Online travel agencies increased their likelihood of profitability by making smart adjustments. Even before the Nasdaq crash, they were scrambling to make their sites easier to use and to turn more lookers into bookers. Expedia, for example, has invested more than $30 million in new technology that helps it search and price travel options. Expedia credits the changes with boosting the percentage of visitors who actually book travel to 5.7%, up from 3.8% a year ago. Travelocity's approach has been different. It launched a credit card--users earn points that can be redeemed for anything bought on the site--and started a travel club with special perks for paying members, such as hotel-room upgrades and travel discounts. It hopes to appeal to infrequent travelers who often don't benefit from other industry loyalty programs.

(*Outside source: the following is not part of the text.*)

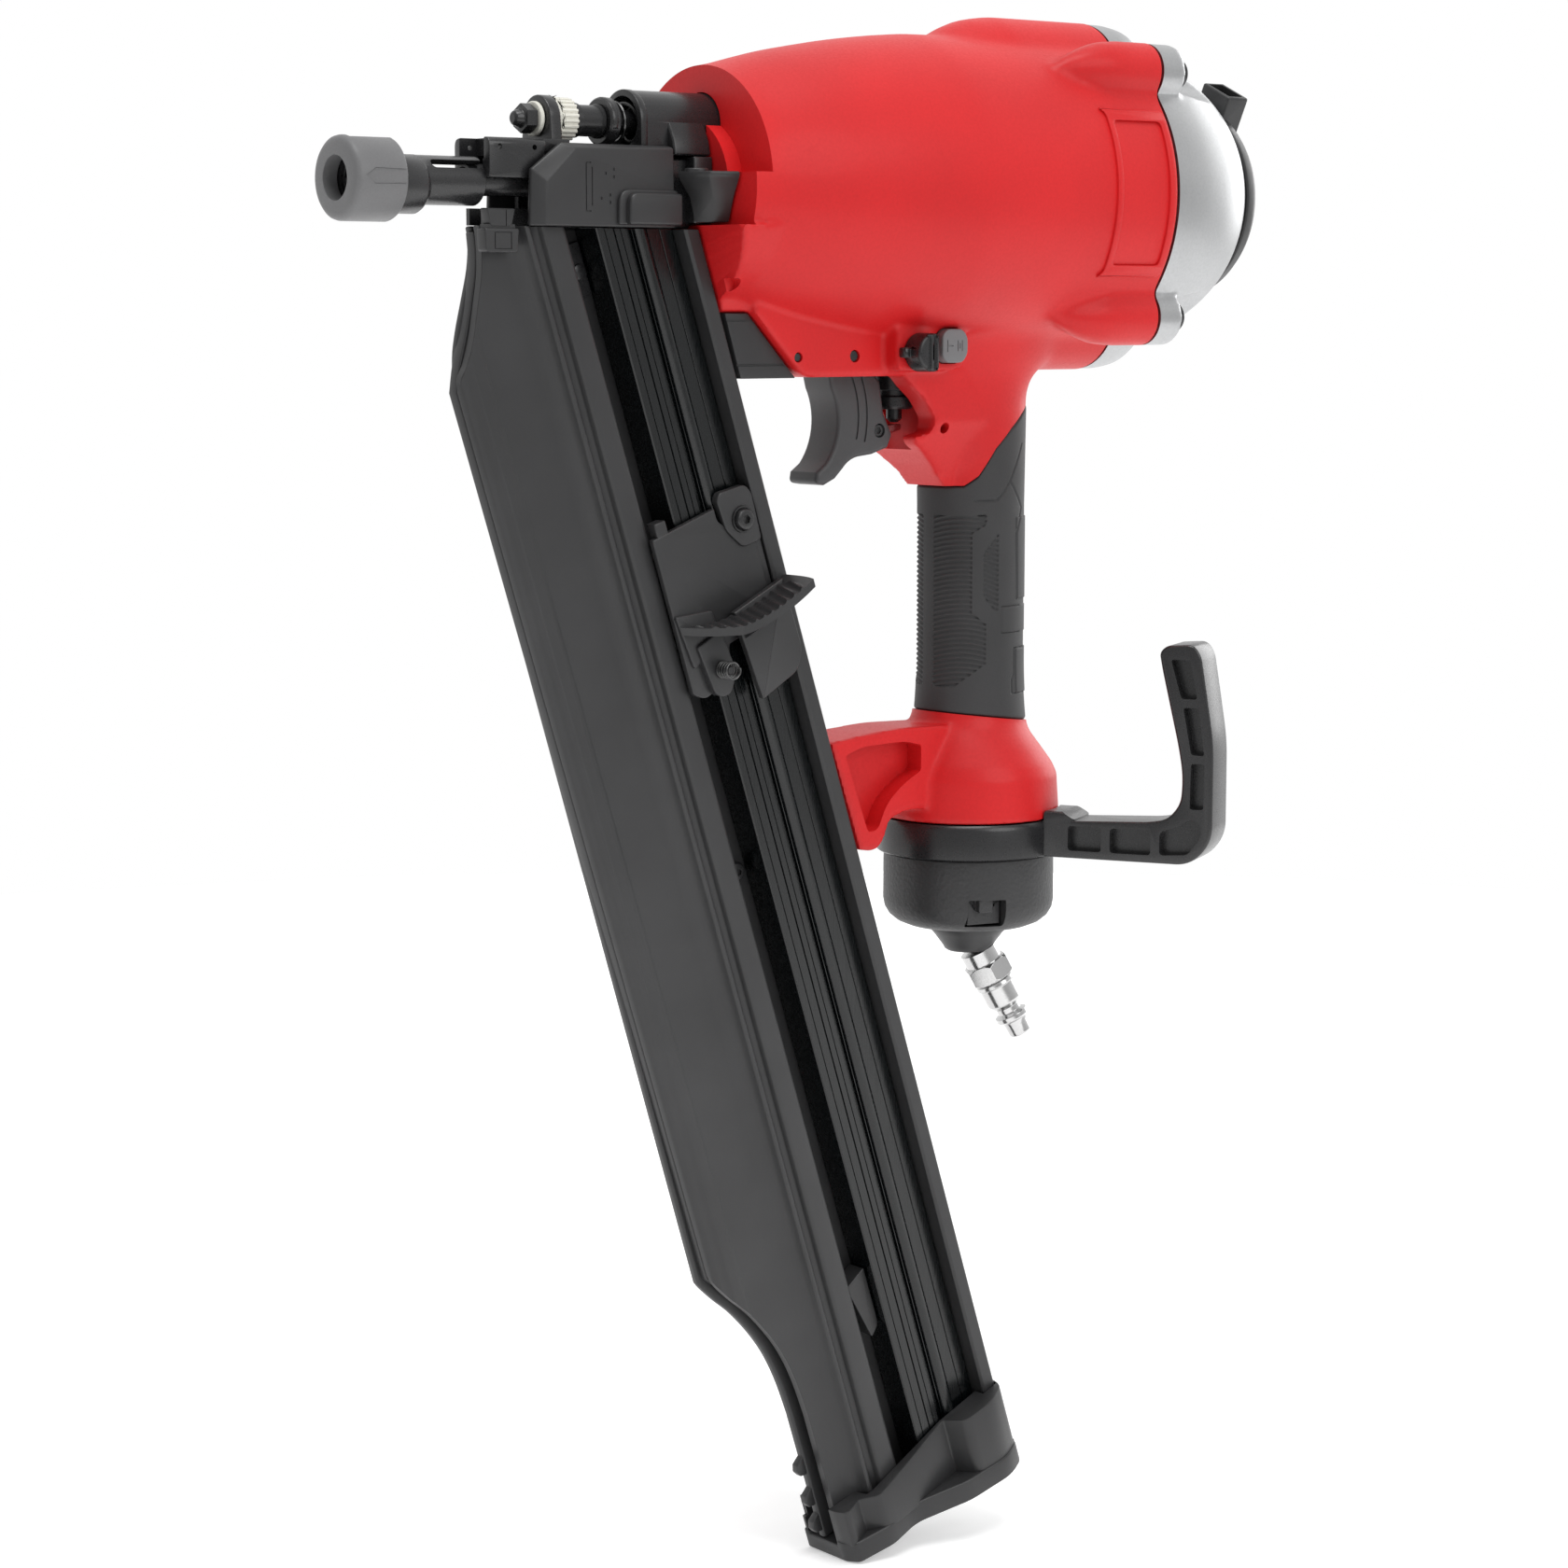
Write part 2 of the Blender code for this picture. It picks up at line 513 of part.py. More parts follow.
def build_foot(tool):
    ear = arc(0, TRIP_Z, 8.1, 0, 180, 11) + [(-8.1, 10.1), (8.1, 10.1)]
    saddle = block((48.2, -9.2, 2.6), (67.6, 9.2, 14.4))
    web = block((60, -8.1, 10.2), (77.3, 8.1, 14.4))
    trough = block((46, -5.7, 0), (80, 5.7, 9.3))
    hole = rod((70, 0, TRIP_Z), 12, SCREW_R + GAP, steps=16)
    make("foot_clamp", prism(ear, "X", 72.5, 77.3), "black_steel", tool, add=[saddle, web],
         cut=[trough, hole])

    profile = [(5.4, 5.5), (5.4, TUBE_R), (18.1, TUBE_R), (18.1, 8.8), (27, 8.8), (28.5, TUBE_R),
               (47.8, TUBE_R), (47.8, 5.5)]
    slot = block((31, -2.2, 5), (49, 2.2, 12))
    make("contact_tube", turned(profile, (0, 0, AXIS_Z), steps=28), "black_steel", tool,
         cut=[slot])

    pad = [(0, 6.5), (0, 10.8), (0.5, 11.8), (1.6, PAD_R), (16.4, PAD_R), (PAD_LENGTH, 11.4),
           (PAD_LENGTH, TUBE_R + GAP), (5, TUBE_R + GAP), (5, 6.5)]
    make("nose_pad", turned(pad, (0, 0, AXIS_Z), steps=24), "pad_rubber", tool)


# ---------------------------------------------------------------- magazine
def side_prism(points, low, high):
    """A slab in the magazine frame from (q, s) points, between two values of Y."""
    return prism([(q, -s) for q, s in points], "Y", low, high)


def bar_down(q_low, q_high, y_low, y_high, s_low, s_high):
    return block((q_low, y_low, -s_high), (q_high, y_high, -s_low))


def front_edge(inset):
    """The shell's front outline, from the neck down to the cut-away corner."""
    neck = [(36.5, magazine_s(36.5)), (35.6, 29), (32, 37), (25.5, 48), (21, 56),
            (MAG_FRONT, 64)]
    corner = [(MAG_FRONT, 370), (22.5, 376), (30, 388), (35.5, 399), (39.2, 412), (41, 430)]
    return neck + [(q - inset, s) for q, s in corner]


def build_magazine(mag):
    top = magazine_s(RAIL_OUT)
    near = front_edge(0) + [(41, MAG_END), (RAIL_OUT, MAG_END), (RAIL_OUT, top)]
    rail = side_prism([(RAIL_IN, magazine_s(RAIL_IN)), (RAIL_OUT, top), (RAIL_OUT, MAG_END),
                       (RAIL_IN, MAG_END)], -9.6, -4)
    groove = bar_down(55.5, 58.5, -12, -7, 20, MAG_END + 5)
    slot = side_prism([(38.6, 30), (40.6, 30), (37.4, 41), (28.6, 56), (24, 63.5), (22.6, 61.5),
                       (27.6, 52), (35.4, 40)], -8, -1)
    make("magazine_near_shell", side_prism(near, -4.8, -1.6), "black_polymer", mag,
         add=[rail], cut=[groove, slot])

    far = front_edge(2.5) + [(38.5, MAG_END), (MAG_REAR, MAG_END), (MAG_REAR, magazine_s(MAG_REAR))]
    thick = side_prism([(RAIL_IN, magazine_s(RAIL_IN)), (MAG_REAR, magazine_s(MAG_REAR)),
                        (MAG_REAR, MAG_END), (RAIL_IN, MAG_END)], 4, 9.6)
    lip = side_prism([(MAG_FRONT, 66), (22.2, 66), (22.2, 374), (MAG_FRONT, 370)], -1.3, 3)
    hooks = [side_prism([(39, s), (35.2, s + 3), (35.2, s + 6), (39, s + 8)], 1.8, 4.6)
             for s in (448, 460, 470)]
    make("magazine_far_shell", side_prism(far, 1.6, 4.8), "black_polymer", mag,
         add=[thick, lip] + hooks)

    track = [(TRACK_IN, -9.8), (83, -9.8), (83.6, -9.2), (84.2, -9.8), (87.5, -9.8), (88.1, -9.2),
             (88.7, -9.8), (91, -9.8)] + arc(94, -7.6, 2.6, 200, 340, 6) + [
             (97, -8.2), (100.6, -8.2), (101.2, -7.8), (101.8, -8.2), (TRACK_OUT, -8.2),
             (TRACK_OUT, -4), (91, -4), (91, 1.2), (TRACK_IN, 1.2)]
    low = -MAG_END
    high = -magazine_s(TRACK_OUT) - 0.5
    make("magazine_track", prism(track, "Z", low, high), "black_anodised", mag)

    rear = [(TRACK_OUT + GAP, -14), (MAG_REAR, -14), (MAG_REAR, 1.2), (TRACK_OUT + GAP, 1.2)]
    make("magazine_rear_rail", prism(rear, "Z", low, -magazine_s(MAG_REAR)), "black_polymer", mag)
    make("magazine_liner", bar_down(22.7, 23.6, -1.2, 1.2, 80, 368), "steel", mag)
    make("magazine_screw", rod((73.0, 1.3, -249), 2.4, 3.2, (0, -1, 0), 16), "black_steel", mag)
    make("track_stop", side_prism([(68, 398), (77, 395), (77, 418), (72, 418)], -6, 1.3),
         "black_polymer", mag)

    outline = [(38, -8), (40, -13), (54, -15.4), (60, -11), (80, -11), (86, -20), (104, -21),
               (112.6, -17), (114.6, -6), (114.6, 12), (38, 12)]
    pocket = [(30, -5.1), (50, -5.1), (52, -9.9), (78, -9.9), (84, -14.4), (112.4, -14.4),
              (112.4, 20), (30, 20)]
    make("magazine_end_cap", prism(outline, "Z", -CAP_END, -464), "black_polymer", mag,
         cut=[prism(pocket, "Z", -MAG_END - GAP, -460)])


def build_clip(tool):
    outline = [(45, -19.2), (57, -19.2), (57.5, -12), (57, -6.4), (46, -6.4), (45, -12)]
    make("magazine_clip", prism(outline, "Y", -9.4, -5.2), "black_polymer", tool)


def build_pusher(mag):
    plate = [(66, 133), (92, 131.5), (95, 129), (106, 131), (106, 146), (104, 160), (104, 172),
             (84, 174), (82, 184), (70, 187), (66, 184)]
    finger = bar_down(68.2, 76.6, -11, -1.6, 140, 158)
    ear = side_prism([(70, 170), (80, 168), (82, 182), (76, 188), (71, 186)], -15.4, -12)
    make("pusher_body", side_prism(plate, -12.8, -12.8 + 2.4), "black_polymer", mag,
         add=[finger, ear])

    face = -14.3
    hinge = (88, face, -160)
    ledge = loft([[(q, y, -s) for q, s in
                   ((68, 161.2), (80, 164.4), (92, 164.4), (103, 161.4), (109.6, 159),
                    (109.6, 162), (103, 164.4), (92, 167.4), (80, 167.4), (68, 164.2))]
                  for y in (face, -29.4)])
    lower = side_prism([(85, 163), (107.6, 160), (108, 186), (104.5, 190), (86, 193)],
                       face - 2.5, face)
    make("pusher_thumb", ledge, "black_polymer", mag, origin=hinge, add=[lower])

    head = turned([(0, 0), (0, 3.6), (2.2, 3.4), (2.6, 2.8), (2.6, 1.5), (1.2, 1.5), (1.2, 0)],
                  (100.4, -13.1, -139.5), (0, -1, 0), 18)
    make("pusher_screw", head, "black_steel", mag)
    latch_spring = coil((77, -15.7, -179), (0, -1, 0), 6, 2.6, 0.4, 4)
    make("pusher_latch_spring", latch_spring, "spring_steel", mag)
    roll = turned([(0, 1.6), (0, 3.9), (7.6, 3.9), (7.6, 1.6)], (68.5, -6.0, -169), (1, 0, 0), 16)
    make("pusher_roll_spring", roll, "steel", mag)


# ---------------------------------------------------------------- base and hook
def build_base(tool):
    line = (HANDLE_X, 0, 0)
    shell = [(-216.3, 23.0), (-216.3, 28.4), (-233, 28.6), (-237.5, 27.4), (-240.6, 23.6),
             (-241.6, 18), (-241.6, 8.3), (-236, 8.3), (-236, 23.0)]
    window = block((HANDLE_X - 12, -40, -238), (HANDLE_X + 0.5, -20, -229))
    turn = Matrix.Translation(line) @ Matrix.Rotation(math.radians(24), 4, "Z")
    turn = turn @ Matrix.Translation((-HANDLE_X, 0, 0))
    bmesh.ops.transform(window, matrix=turn, verts=window.verts)
    make("base_cap", turned(shell, line, (0, 0, 1), 28), "black_polymer", tool, cut=[window])

    swivel = [(-250.4, 3.2), (-250.4, 8.0), (-247, 9.4), (-242.2, 13.6), (-242.0, 8.0),
              (-235.7, 8.0), (-235.7, 12), (-232, 12), (-232, 3.2)]
    make("air_swivel", turned(swivel, line, (0, 0, 1), 20), "black_polymer", tool, origin=line)

    down = Vector((math.sin(PLUG_TILT) * math.cos(PLUG_TURN),
                   math.sin(PLUG_TILT) * math.sin(PLUG_TURN), -math.cos(PLUG_TILT)))
    start = Vector((HANDLE_X + 3.4, -1.9, -251.4)) + down * 2.6
    plug = [(0, 3.0), (0, 6.4), (8.6, 6.4), (8.6, 5.6), (17, 5.6), (18.6, 4.1), (20.8, 4.1),
            (21.4, 5.6), (23.2, 5.6), (24, 4.0), (29, 3.9), (29.6, 3.5), (29.6, 2.6), (6, 2.6)]
    hexagon = turned([(1.2, 3.2), (1.2, 8.2), (7.4, 8.2), (7.4, 3.2)], start, down, 6)
    make("air_plug", turned(plug, start, down, 16), "steel", tool, origin=line, add=[hexagon])


def build_hook(tool):
    line = (HANDLE_X, 0, 0)
    arm = [(27, -204.5), (70, -202.6), (74.6, -200), (77, -187), (75.6, -178), (69.6, -152),
           (68.6, -147), (70.4, -145), (80.4, -144.4), (82.6, -147), (84.8, -160.6),
           (HOOK_REACH, -176), (HOOK_REACH, -211.5), (83.5, -215.7), (27, -215.7)]
    bar = prism(arm, "Y", -8.6, 8.6)
    ring = tube((0, 0, -215.7), 11.3, 31, 24.4, (0, 0, 1), 36)
    centre = rod((0, 0, -218), 20, 24.4, (0, 0, 1), 36)
    for mesh in (bar, ring, centre):
        turn = Matrix.Translation(line) @ Matrix.Rotation(HOOK_ANGLE, 4, "Z")
        bmesh.ops.transform(mesh, matrix=turn, verts=mesh.verts)
    make("hook", ring, "black_steel", tool, origin=line, add=[bar], cut=[centre])


# ---------------------------------------------------------------- assembly
def main():
    tool = frame_empty("tool_frame", TOOL_OFFSET)
    mag = frame_empty("magazine_frame", parent=tool, rotation=(0, -LEAN, 0))
    build_housing(tool)
    build_grip(tool)
    build_cap(tool)
    build_deflector(tool)
    build_motor(tool)
    build_trigger(tool)
    build_controls(tool)
    build_nose(tool)
    build_trip(tool)
    build_foot(tool)
    build_magazine(mag)
    build_clip(tool)
    build_pusher(mag)
    build_base(tool)
    build_hook(tool)


clear_scene()
MATERIALS = {name: material(name, *values) for name, values in FINISHES.items()}
main()
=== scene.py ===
"""Looks of the framing nailer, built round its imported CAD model.

Shapes are worked out in the tool frame, in millimetres: its origin is the
centre of the nose pad's front face, +X runs towards the cap and +Z is up. The
magazine frame is the tool frame tipped about Y, so that its own -Z runs down
the magazine; there q is the distance across it and s the distance down it.
"""

import math

import bmesh
import bpy
from mathutils import Matrix, Vector


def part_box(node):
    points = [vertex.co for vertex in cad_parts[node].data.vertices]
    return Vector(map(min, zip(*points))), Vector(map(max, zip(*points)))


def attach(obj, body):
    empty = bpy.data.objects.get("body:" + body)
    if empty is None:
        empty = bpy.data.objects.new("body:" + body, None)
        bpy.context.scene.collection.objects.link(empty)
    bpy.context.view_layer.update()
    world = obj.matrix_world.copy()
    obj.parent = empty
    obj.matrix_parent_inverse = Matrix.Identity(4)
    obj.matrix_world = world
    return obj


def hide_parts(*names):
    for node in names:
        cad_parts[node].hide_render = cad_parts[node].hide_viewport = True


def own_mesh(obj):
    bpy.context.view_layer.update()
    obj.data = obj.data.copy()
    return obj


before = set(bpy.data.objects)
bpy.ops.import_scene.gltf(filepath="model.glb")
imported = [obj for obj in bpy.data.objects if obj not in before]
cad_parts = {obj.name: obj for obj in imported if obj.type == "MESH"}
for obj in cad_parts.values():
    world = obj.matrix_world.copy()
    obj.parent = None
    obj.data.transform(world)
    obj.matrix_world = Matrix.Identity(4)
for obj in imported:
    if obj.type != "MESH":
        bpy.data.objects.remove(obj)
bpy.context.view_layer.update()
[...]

Online leaders also are slashing their dependence on miserly online airline commissions, capped at $10 a ticket. Northwest Airlines Corp. (NWAC ) recently cut that to zero, though no rivals followed. Travelocity and Expedia are selling more vacation packages, in which they buy air tickets, hotel rooms, and other travel services in bulk, then bundle them and mark them up for sale to consumers. Expedia has been able to reduce its commissions paid by airlines and hotels to 25% of revenues, down from 30% a year ago.
Travelocity and Expedia are even getting a boost from online advertising, which is fizzling on most Web sites. Travelocity will get 25% of this year's revenue from ad sales, from the likes of Holland America Cruises and Budget Rent a Car, Jones says, after a 221% jump in first-quarter ad revenue. Expedia gets about 10% of revenue from advertising and licensing, which generates gross margins topping 90%.
None of this guarantees that online travel won't crash someday like the rest of the dot-coms. But as the market takes off, these skies are starting to look downright friendly.